The home-made placards and banners were ace and the odious Liam Fox’s comments that we protesters were "an embarrassment to ourselves" shows just how much of a lapdog to the unstable idiot Trump and the US far right this Tory government has become. They're desperate, loathsome charlatans who break pairing arrangements with new mothers to win votes and cling to power — the sooner their pathetic civil war leads to a general election the better.
 
After the march there was also an anti-Trump gig at the Camden Lock pub in the evening, headlined by the mighty Newtown Neurotics, who provided a storming finale to the day’s events. Well played, lads.

And the next day, of course, it was back again for the counter-demonstration to the "Free Tommy Robinson" march. I couldn’t be at that one because I was playing at the Workhouse festival in Llanfyllin with my band but once again I want to salute everyone who was there and express solidarity with the RMT comrades who were attacked by some of Robinson’s fascist followers.
 
As someone who was targeted by the far right in the gig wars and street battles against the National Front and British Movement 30-plus years ago, I simply can’t believe that we have to go through all this bollocks again. It’s all down to Trump and Brexit, of course, and the fascists now are a bigger threat than they were all those years ago, simply because they have the overt backing of the most powerful man on the planet, the president of the US. Unbelievable.

The biggest joke of all is that some of these violent idiots describe us on the left as "traitors." Anyone who claims to be working class, as they most certainly do, and attacks trade union leaders is by any definition a traitor. No pasaran.

Happier news — Restoration Tragedy, my new album with my Renaissancecore band Barnstormer 1649, is out now and available from attilathestockbroker.com/merch.php and at the huge amount of gigs we have coming up.

It’s an album about the English revolution of 1649, the Commonwealth, the Diggers, Levellers and Ranters, and the part my home port of Shoreham in West Sussex played in the escape of Charles II after the Battle of Worcester in 1651. And, of course, one eye is firmly fixed on events in our "distressed and divided" nation today.  

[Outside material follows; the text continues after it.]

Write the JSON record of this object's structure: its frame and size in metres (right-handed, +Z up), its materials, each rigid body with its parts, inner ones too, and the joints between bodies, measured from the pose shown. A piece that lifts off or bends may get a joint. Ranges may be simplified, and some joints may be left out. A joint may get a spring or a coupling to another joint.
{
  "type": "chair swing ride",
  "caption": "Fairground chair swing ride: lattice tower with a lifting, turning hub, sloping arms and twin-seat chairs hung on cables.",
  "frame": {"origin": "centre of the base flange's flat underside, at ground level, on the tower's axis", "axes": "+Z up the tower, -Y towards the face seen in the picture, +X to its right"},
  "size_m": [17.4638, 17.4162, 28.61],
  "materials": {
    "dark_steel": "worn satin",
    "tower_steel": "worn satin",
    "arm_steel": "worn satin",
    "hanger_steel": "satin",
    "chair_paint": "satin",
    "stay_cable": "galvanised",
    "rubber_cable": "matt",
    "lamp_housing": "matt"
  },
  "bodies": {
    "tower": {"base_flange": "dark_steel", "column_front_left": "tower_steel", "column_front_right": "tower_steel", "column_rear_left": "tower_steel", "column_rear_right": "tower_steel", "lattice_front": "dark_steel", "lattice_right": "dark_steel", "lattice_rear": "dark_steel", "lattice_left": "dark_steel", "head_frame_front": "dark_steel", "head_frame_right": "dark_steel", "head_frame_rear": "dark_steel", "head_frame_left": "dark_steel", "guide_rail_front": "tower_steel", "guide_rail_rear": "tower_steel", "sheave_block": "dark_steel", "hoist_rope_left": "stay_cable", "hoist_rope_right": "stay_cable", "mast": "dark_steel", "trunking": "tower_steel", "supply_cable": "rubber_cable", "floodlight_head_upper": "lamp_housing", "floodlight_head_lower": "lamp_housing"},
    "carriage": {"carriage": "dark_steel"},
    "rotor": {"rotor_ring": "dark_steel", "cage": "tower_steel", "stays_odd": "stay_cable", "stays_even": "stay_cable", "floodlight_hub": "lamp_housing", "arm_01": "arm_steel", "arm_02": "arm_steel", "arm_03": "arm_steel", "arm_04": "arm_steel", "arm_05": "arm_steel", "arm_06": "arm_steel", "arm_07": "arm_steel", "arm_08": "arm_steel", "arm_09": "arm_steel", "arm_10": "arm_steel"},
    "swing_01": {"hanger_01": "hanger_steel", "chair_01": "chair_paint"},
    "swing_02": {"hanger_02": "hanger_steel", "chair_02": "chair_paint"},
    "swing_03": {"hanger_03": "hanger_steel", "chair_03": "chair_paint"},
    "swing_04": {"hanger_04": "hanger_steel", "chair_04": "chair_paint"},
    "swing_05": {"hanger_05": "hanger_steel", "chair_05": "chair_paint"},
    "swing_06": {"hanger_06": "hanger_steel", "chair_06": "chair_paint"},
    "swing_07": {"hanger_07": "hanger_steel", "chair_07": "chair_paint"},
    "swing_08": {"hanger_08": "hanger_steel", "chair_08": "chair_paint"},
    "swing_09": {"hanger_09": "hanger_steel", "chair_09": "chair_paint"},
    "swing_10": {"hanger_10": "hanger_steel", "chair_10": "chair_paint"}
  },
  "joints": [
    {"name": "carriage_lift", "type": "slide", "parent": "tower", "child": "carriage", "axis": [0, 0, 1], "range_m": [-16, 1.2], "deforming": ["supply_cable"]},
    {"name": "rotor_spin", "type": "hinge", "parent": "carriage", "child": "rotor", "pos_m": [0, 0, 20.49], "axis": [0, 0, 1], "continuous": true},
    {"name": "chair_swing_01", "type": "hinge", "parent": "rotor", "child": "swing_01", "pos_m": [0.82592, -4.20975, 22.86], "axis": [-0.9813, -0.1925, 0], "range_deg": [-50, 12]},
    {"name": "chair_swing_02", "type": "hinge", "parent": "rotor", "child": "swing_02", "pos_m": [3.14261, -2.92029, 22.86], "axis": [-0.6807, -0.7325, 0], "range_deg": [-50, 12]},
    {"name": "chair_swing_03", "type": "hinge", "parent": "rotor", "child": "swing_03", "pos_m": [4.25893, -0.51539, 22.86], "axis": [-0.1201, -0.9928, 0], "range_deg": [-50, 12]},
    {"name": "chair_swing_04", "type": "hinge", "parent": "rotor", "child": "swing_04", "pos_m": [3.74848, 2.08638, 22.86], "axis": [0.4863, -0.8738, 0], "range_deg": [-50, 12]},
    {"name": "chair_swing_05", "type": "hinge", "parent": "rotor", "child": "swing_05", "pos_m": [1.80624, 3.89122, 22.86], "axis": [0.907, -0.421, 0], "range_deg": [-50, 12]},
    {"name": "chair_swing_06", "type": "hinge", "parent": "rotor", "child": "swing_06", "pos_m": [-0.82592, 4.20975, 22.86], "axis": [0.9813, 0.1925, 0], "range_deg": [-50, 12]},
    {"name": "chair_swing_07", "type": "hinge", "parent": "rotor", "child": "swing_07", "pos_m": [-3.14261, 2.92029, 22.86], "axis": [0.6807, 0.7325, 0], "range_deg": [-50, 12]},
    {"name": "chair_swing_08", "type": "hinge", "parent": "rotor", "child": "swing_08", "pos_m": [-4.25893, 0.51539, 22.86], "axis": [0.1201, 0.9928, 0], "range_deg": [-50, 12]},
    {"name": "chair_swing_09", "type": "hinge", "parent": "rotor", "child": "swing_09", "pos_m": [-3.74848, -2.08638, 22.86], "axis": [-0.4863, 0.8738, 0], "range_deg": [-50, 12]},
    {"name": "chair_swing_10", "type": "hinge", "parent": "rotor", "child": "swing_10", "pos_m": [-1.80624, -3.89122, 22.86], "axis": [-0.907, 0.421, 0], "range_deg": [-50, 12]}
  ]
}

It’s 58 minutes long, and it fulfils a lifelong ambition of mine to combine early music and punk in the same kind of way that the Pogues combined Irish music and punk. It literally doesn’t sound like anything else and it features crumhorn, cornamuse, shawm, bombarde, five different recorders, mandocello, mandola, violin, viola, guitar, bass, drums and words.

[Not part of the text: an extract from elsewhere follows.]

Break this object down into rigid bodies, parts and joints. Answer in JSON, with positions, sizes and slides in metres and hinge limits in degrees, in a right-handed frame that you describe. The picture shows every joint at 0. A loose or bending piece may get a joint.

You can hear a selection of the songs at soundcloud.com/barnstormer1649 and there’s a 12-page booklet with lyrics, historical photos and explanations.

It is by far the best musical album I have ever done — and I’ve done an awful lot in my 38 years as Attila! — and I'm looking forward to all the gigs, starting at the Bell Inn in Bath tomorrow at 1pm and Exeter Cavern tomorrow evening. Full tour schedule at attilathestockbroker.com/gigs.php

Enjoy Tolpuddle. I’d have liked to be playing there with the band but due to the personal prejudice of one individual, who appears to have iron control over the booking policy and has taken an irrational dislike to me, once again I won’t be. It’s a shame. Great festival, though.